[Required work]: Both end lines count: copy exactly from the line that contains "add('band_back', makeBand(0, false), looks.tanLeather);" to the line that contains "imported = [obj", and only those lines.

⁂

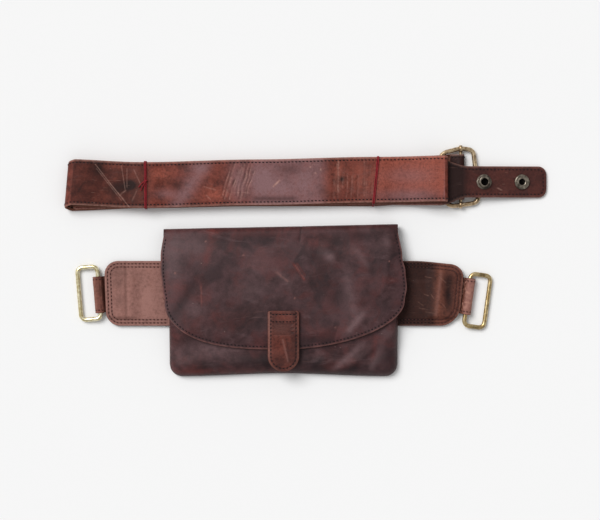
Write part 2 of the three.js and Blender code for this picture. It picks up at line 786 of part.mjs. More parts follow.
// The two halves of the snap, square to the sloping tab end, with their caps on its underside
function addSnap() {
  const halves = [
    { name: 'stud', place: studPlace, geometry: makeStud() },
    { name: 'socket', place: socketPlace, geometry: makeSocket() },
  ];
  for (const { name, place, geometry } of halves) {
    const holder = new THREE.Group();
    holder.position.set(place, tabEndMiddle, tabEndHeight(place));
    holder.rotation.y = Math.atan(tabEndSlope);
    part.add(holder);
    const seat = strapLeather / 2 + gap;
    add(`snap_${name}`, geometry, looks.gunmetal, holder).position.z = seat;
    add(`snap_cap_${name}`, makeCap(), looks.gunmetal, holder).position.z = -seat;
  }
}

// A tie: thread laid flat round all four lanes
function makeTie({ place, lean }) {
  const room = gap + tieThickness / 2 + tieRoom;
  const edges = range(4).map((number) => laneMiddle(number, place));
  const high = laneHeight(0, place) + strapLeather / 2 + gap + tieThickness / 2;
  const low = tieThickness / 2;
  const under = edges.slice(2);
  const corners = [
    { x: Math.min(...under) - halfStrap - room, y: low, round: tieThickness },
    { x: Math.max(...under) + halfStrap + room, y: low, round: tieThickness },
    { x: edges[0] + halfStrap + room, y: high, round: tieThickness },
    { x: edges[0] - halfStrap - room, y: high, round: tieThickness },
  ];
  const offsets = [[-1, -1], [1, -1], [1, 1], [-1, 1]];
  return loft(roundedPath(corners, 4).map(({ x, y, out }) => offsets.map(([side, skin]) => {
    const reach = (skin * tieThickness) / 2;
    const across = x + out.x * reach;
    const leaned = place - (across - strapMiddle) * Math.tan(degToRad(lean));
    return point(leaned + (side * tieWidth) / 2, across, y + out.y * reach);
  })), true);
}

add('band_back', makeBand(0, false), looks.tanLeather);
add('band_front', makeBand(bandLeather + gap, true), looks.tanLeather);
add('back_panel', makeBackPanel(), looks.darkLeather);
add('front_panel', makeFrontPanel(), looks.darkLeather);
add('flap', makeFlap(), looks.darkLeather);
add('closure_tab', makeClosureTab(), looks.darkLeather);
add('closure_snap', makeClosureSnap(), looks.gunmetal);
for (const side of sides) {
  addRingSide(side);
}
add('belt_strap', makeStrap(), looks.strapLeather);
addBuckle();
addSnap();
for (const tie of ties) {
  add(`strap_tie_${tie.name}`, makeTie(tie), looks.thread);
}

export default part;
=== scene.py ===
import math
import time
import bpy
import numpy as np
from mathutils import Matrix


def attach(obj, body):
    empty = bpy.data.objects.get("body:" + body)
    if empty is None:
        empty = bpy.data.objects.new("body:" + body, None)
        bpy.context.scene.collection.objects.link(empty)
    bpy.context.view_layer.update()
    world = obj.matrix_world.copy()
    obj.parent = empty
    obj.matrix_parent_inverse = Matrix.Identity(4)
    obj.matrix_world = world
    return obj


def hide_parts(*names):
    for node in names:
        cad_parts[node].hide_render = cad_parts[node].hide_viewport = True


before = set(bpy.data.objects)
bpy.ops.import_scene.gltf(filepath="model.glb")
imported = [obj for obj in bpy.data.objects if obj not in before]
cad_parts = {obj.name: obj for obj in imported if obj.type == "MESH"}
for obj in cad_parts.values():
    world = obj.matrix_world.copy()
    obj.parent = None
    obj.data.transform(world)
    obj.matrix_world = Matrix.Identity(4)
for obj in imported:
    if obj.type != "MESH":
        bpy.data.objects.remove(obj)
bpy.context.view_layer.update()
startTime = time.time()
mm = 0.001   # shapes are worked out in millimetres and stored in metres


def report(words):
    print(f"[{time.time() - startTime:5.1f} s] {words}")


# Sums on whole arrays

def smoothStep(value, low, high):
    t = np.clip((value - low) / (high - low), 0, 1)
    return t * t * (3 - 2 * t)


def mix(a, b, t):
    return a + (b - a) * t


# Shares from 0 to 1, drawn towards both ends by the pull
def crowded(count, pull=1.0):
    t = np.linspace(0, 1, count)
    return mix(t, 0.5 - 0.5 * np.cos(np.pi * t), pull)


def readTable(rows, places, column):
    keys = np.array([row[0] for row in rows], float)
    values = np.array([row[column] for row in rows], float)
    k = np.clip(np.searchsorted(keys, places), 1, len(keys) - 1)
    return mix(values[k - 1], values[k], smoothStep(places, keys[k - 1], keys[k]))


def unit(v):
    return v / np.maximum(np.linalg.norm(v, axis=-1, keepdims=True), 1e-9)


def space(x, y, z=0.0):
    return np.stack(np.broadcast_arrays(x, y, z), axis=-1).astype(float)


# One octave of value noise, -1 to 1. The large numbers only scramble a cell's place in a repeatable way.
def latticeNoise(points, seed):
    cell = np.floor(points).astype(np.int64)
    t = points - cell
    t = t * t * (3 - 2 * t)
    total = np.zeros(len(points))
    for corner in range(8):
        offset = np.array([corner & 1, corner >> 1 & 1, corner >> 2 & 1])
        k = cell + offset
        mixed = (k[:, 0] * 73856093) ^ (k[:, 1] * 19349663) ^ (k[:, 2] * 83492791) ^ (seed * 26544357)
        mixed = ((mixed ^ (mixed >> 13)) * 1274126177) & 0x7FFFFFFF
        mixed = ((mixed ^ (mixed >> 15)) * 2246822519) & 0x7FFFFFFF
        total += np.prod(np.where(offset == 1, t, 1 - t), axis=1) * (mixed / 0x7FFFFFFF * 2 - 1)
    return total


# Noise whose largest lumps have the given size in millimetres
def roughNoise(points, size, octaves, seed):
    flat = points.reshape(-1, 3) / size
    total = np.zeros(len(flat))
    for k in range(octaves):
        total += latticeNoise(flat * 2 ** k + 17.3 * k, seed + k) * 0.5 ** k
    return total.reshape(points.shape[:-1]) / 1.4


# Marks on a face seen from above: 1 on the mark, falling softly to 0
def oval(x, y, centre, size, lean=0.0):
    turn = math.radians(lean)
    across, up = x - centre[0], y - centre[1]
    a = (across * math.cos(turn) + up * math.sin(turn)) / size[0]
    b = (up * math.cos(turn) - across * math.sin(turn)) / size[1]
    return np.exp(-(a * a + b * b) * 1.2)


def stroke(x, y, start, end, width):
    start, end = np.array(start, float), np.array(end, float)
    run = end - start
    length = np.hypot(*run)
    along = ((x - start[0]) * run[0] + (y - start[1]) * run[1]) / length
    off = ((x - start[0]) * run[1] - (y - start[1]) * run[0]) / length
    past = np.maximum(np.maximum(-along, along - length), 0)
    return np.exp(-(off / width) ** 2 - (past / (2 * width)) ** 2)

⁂

[Worked answer]:
add('band_back', makeBand(0, false), looks.tanLeather);
add('band_front', makeBand(bandLeather + gap, true), looks.tanLeather);
add('back_panel', makeBackPanel(), looks.darkLeather);
add('front_panel', makeFrontPanel(), looks.darkLeather);
add('flap', makeFlap(), looks.darkLeather);
add('closure_tab', makeClosureTab(), looks.darkLeather);
add('closure_snap', makeClosureSnap(), looks.gunmetal);
for (const side of sides) {
  addRingSide(side);
}
add('belt_strap', makeStrap(), looks.strapLeather);
addBuckle();
addSnap();
for (const tie of ties) {
  add(`strap_tie_${tie.name}`, makeTie(tie), looks.thread);
}

export default part;
=== scene.py ===
import math
import time
import bpy
import numpy as np
from mathutils import Matrix


def attach(obj, body):
    empty = bpy.data.objects.get("body:" + body)
    if empty is None:
        empty = bpy.data.objects.new("body:" + body, None)
        bpy.context.scene.collection.objects.link(empty)
    bpy.context.view_layer.update()
    world = obj.matrix_world.copy()
    obj.parent = empty
    obj.matrix_parent_inverse = Matrix.Identity(4)
    obj.matrix_world = world
    return obj


def hide_parts(*names):
    for node in names:
        cad_parts[node].hide_render = cad_parts[node].hide_viewport = True


before = set(bpy.data.objects)
bpy.ops.import_scene.gltf(filepath="model.glb")
imported = [obj for obj in bpy.data.objects if obj not in before]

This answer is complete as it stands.